We have a bunch of stock traders, each with a portfolio of stocks and cash, and a utility function over their portfolio which they seek to maximize. (We’ll assume, for simplicity, that the traders are not updating their beliefs over the course of this story, so we can ignore the “expectation” part of their expected utility maximization.)

Unlike the previous story, there’s no production, but each trader still has an implicit tradeoff rate between stocks - e.g. for each trader, there is some number of GOOG stocks which they’d be willing to trade for one TSLA. And if two traders have different tradeoff rates - e.g. they’re willing to trade off TSLA for GOOG in different ratios - then the two can make a mutually beneficial trade. The trader who’s willing to trade more GOOG for TSLA can “specialize more in GOOG” and the trader who’s willing to trade less GOOG for TSLA can “specialize more in TSLA”; they trade GOOG for TSLA and both end up with higher utility.^[2]

So we have a similar equilibrium story to before: traders equilibrate when they’re all willing to trade off between different stocks and cash at the same ratios. And that defines a market: once the traders equilibrate, the ratios at which they’re collectively willing to trade are the “market prices”, and the traders themselves form the market.

Two side-notes on this example, both of which generalize.

First, to keep things simple here, I’m assuming/approximating that there’s zero bid-ask spread, i.e. if a trader’s marginal tradeoff rate between GOOG and TSLA is 2:3 then they’re willing to trade either 3 GOOG for 2 TSLA or 2 TSLA for 3 GOOG. With nonzero bid-ask spread we need to represent the “prices” as intervals or polytopes or convex sets rather than real numbers, which makes things more mathematically complicated, but the intuitive picture remains similar.

Second, once there’s more than two goods, we still only need to keep track of one price for each good, rather than a tradeoff rate between each pair. Why? Well, suppose one trader prices GOOG at $150 and TSLA at $225 (a 2:3 price ratio). Since there’s zero spread, they’re willing to go either direction on either of those two trades ($ <-> GOOG and $ <-> TSLA), so implicitly, they’re willing to trade 3 GOOG for 2 TSLA (via 3 GOOG <-> $450 <-> 2 TSLA) in either direction. So, by specifying the marginal tradeoff rates with respect to one reference good (e.g. $, in this example), we specify all the pairwise marginal tradeoff rates implicitly.

Temperature

Time for an example which illustrates the breadth of applicability.

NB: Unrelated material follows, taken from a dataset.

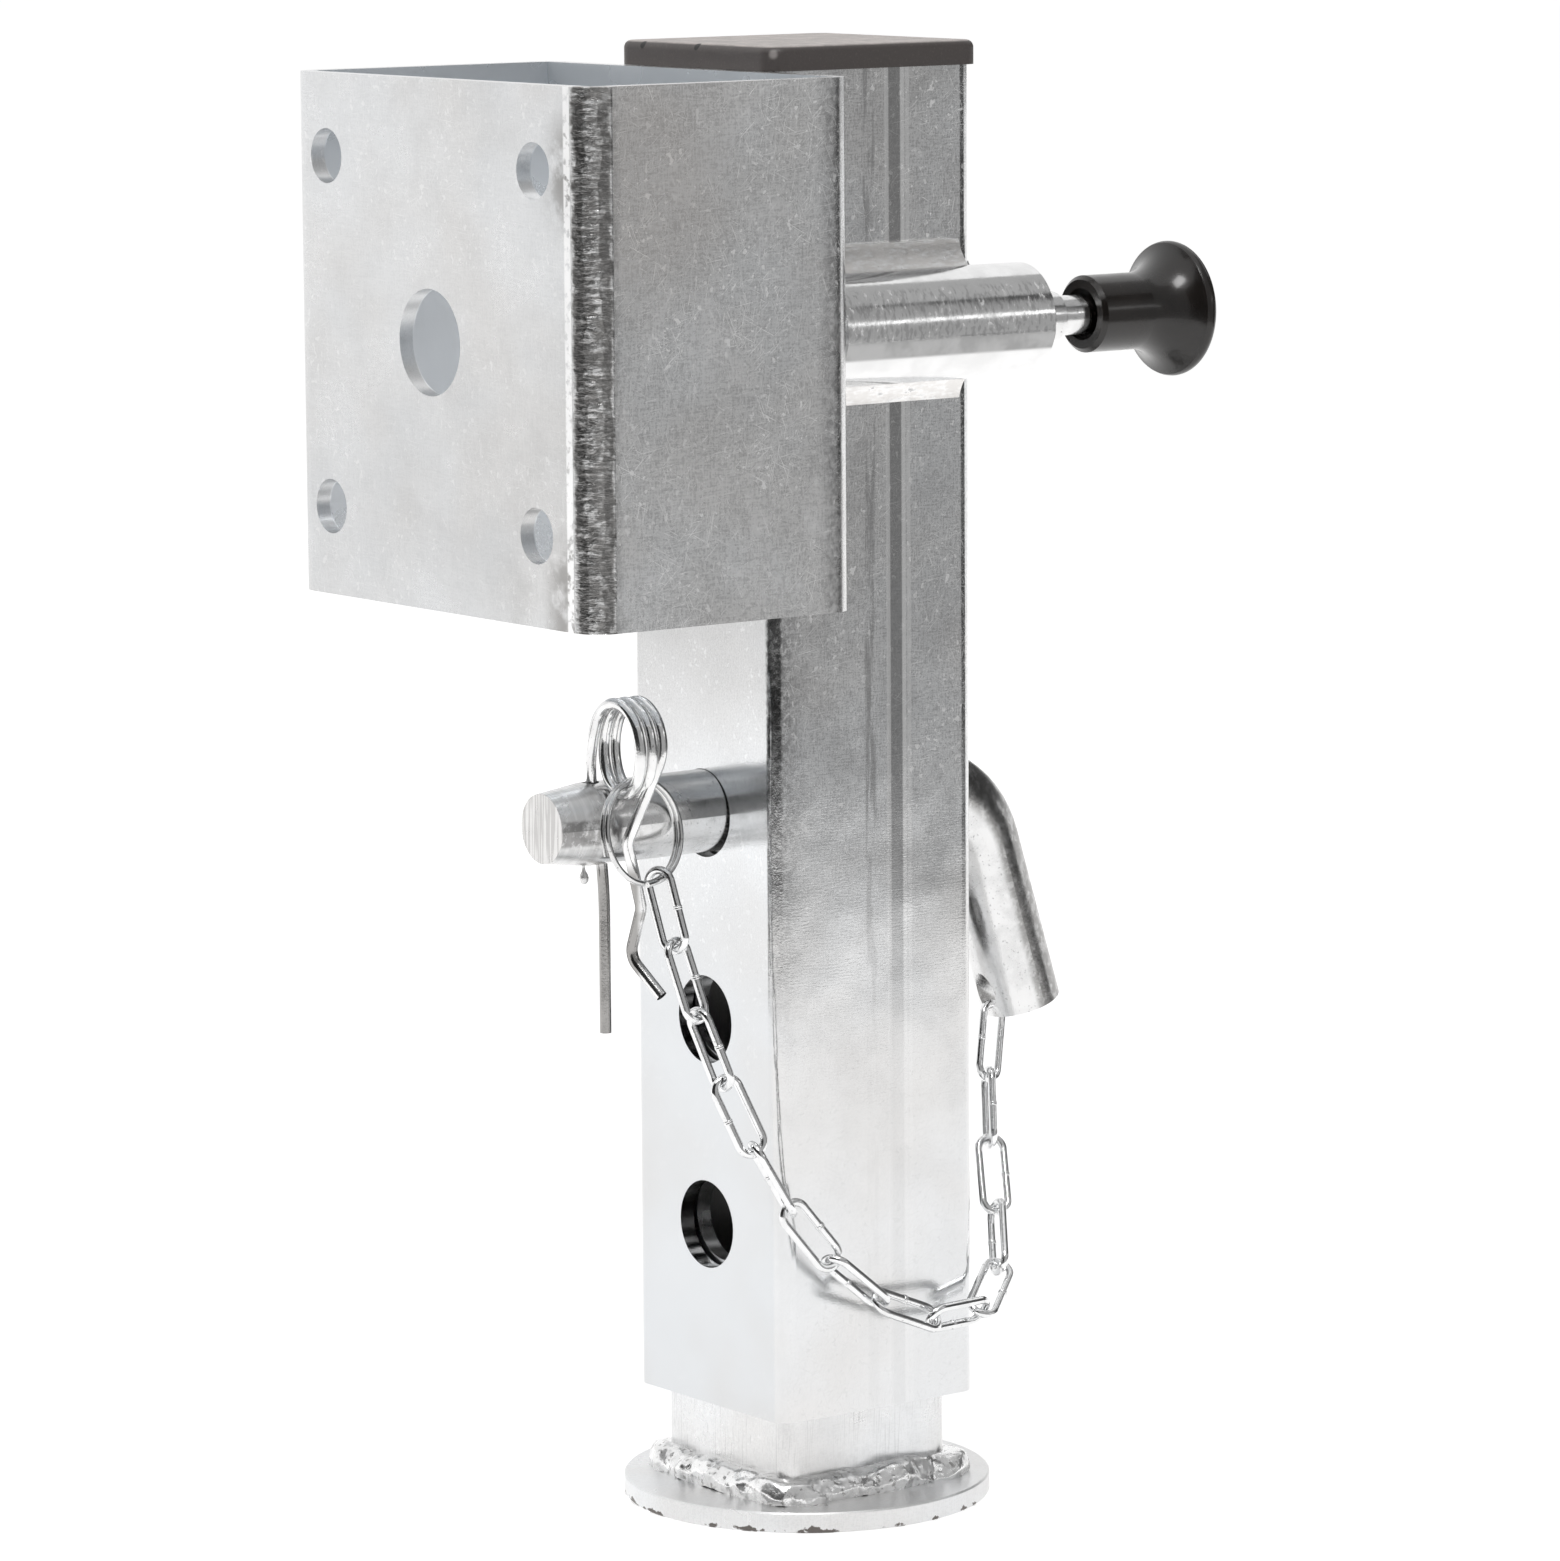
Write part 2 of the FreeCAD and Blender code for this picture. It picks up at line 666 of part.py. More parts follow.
def build_spring(collar_front):
    """The compression spring between the rod's collar and the bush."""
    gap = size("spring_end_gap")
    wire = size("spring_wire")
    start = evaluate(collar_front) + gap + wire / 2
    end = evaluate(BUSH_FACE) - gap - wire / 2
    turns = size("spring_turns")
    radius = (size("spring_diameter") - wire) / 2
    helix = Part.makeHelix((end - start) / turns, end - start, radius)
    seat = Part.makeCircle(wire / 2, Vector(radius, 0, 0), Vector(0, 1, 0))
    coil = Part.Wire(helix.Edges).makePipeShell([Part.Wire(seat)], True, True)
    feature = doc.addObject("Part::Feature", "plunger_spring")
    feature.Shape = coil
    feature.Placement = Placement(Vector(evaluate(PLUNGER_X), start, evaluate(PLUNGER_Z)), LIE_ALONG_Y)
    register(feature, "plunger_spring")


def build_housing_weld(label, side):
    """A fillet weld in the groove between the housing and the leg's side."""
    reach = "housing_diameter / 2 + housing_weld_leg"
    wedge = doc.addObject("Part::Box", label + "_stock")
    bind(wedge, {"Length": sized("housing_weld_leg + 2"), "Width": sized("housing_weld_length"),
                 "Height": sized("housing_weld_leg + 4")})
    low = f"{PLUNGER_Z} + housing_diameter / 2 - 4" if side > 0 else f"{PLUNGER_Z} - ( {reach} )"
    place(wedge, x="leg_side / 2", y="0 - housing_back", z=low)
    shave = cylinder(label + "_shave", "4 * housing_weld_leg", "housing_weld_length",
                     x="leg_side / 2 + 2.55 * housing_weld_leg", y="0 - housing_back",
                     z=f"{PLUNGER_Z} + {side} * ( housing_diameter / 2 + 1.45 * housing_weld_leg )")
    tube = cylinder(label + "_tube", "housing_diameter", "housing_weld_length",
                    x=PLUNGER_X, y="0 - housing_back", z=PLUNGER_Z)
    trimmed = boolean("Cut", label + "_trimmed", wedge, shave)
    register(boolean("Cut", label, trimmed, tube), label)


def pin_height():
    steps = int(size("leg_hole_count")) - 1
    return size("hole_base") + steps * size("hole_pitch") + size("pin_lift")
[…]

Isolated physical systems have two central thermodynamic quantities: internal energy, and (neg-)entropy. The rate at which those two “trade off” is temperature: temperature quantifies how much entropy changes if a unit of internal energy is added to the system. (Indeed, temperature is often defined that way.)

If two systems are at different temperatures, then they have different tradeoff rates between energy and entropy. So, a unit of energy can be removed from one and added to the other, with a net increase in entropy. Systems equilibrate when the tradeoff rates - i.e. temperatures - are the same.

So, we can view a bunch of physical systems at thermal equilibrium as a market. The “goods” are energy and entropy, and these can be exchanged between subsystems in order to increase overall entropy. At equilibrium, the shared “market price” is the temperature of all the systems.

The Key Principle: Pareto Optimality with Multiple Subsystems

Two key ideas unify these examples. First, there are multiple “goals” - maybe multiple goods, maybe multiple agents’ utilities, maybe energy and entropy - and the system “equilibrates” at a pareto optimum of those goals. Second, there are multiple subsystems, each of which can contribute to the different goals.

Pareto optimality implies an (implicit) set of “prices” - i.e. marginal tradeoff rates between the goals. As with the stock traders example, once we know the marginal tradeoff rates between each goal and one (arbitrary) reference goal, that specifies the full set of “prices” - the pairwise tradeoff rates between goals.

So, assuming each subsystem can’t achieve a pareto improvement in the goals by itself, each subsystem has an implicit set of prices for the goals. But before equilibration, those prices could be different for the different subsystems, in which case a marginal pareto improvement can be achieved by jointly tweaking any two subsystems with different prices. Equilibrium is defined by the absence of any more pareto improvements, which implies that the subsystems all have the same implied prices.

And that’s the core concept of a market: a bunch of subsystems at pareto optimality with respect to a bunch of goals. The core mathematical reason why this kind of “market” is interesting and useful to think about is that, whenever a bunch of subsystems are at pareto optimality with respect to a bunch of goals, they must all have the same implied “prices” (i.e. marginal tradeoff rates) for those goals. Whenever two subsystems have different implied prices, a marginal pareto gain can be achieved by jointly optimizing the two, so the two are “out of equilibrium”.

1. ^{^}

   Full specialization is included as a corner-case of “opportunity costs are the same”. Conceptually: when there’s a “corner” in the production curve, we can view the slope of the curve (i.e. the opportunity cost) as being anything between the cost on one side and the cost on the other side. In that case, the tradeoff rate has to be represented as an interval or polytope or convex set rather than a real number. Search jargon: subgradient calculus.

2. ^{^}

   By this point someone often chimes in and says “but maybe that trade made third parties worse off!” and then someone else says “only relative to some weird choice of baseline which wasn’t a very natural baseline in the first place” and then they start arguing about free market policies and, like, I don’t give a shit. This post is not primarily about agents’ welfare, it is about equilibrium conditions.

   Also I have a whole post titled Comparative Advantage is Not About Trade, if you want to see the sort of principles in this post applied in a more explicitly economic setting while still trying to emphasize that it's not really about interminable free market political debates.